Same goes for Twitter, and Salesforce, and Facebook.
Half a century ago, you might be able to argue that the tax money coming from the industries and the jobs they created provided governments with enough to build the buses and roads and houses that were needed. But that’s clearly not true today, in the post-Reagan, post-Prop. 13 world. The wealth gap created by this industrial boom is a disgrace, just as Love Canal, created by the last one, was a disgrace.
We as a society screwed up the externality question, badly, in the period after World War II, and we are paying the environmental consequences today. (On the other hand, in that era, union power and fair taxes made economic inequality much less of an issue; the wealth created by productivity increases was spread around; the American Middle Class was created, as was the consumer society.)

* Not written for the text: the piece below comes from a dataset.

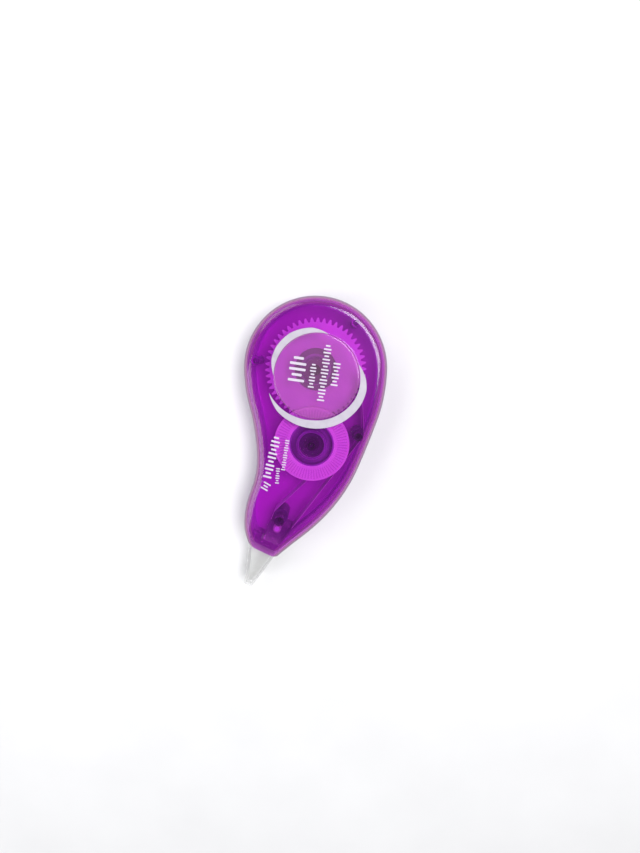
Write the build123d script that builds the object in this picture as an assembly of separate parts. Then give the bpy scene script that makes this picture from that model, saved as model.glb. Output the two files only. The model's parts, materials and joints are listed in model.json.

This time around the United States seems happy to let the environmental and labor problems go overseas (the IPhone is built in factories that get their electricity from fossil fuels, by workers who have no unions and work under what most Americans would consider unacceptable conditions).
But we have refused to address the economic impacts in cities like San Francisco.
Somebody has to pay. Either those of us who ride Muni pay higher fares so developers make higher profits, and those of us who are forced out of town pay more in money and time for our commutes so that tech companies can have their workers live close to shuttles – or the ones who enjoy the economic benefits have to pay for the costs.
Is that too much to ask? Isn’t it crazy not to?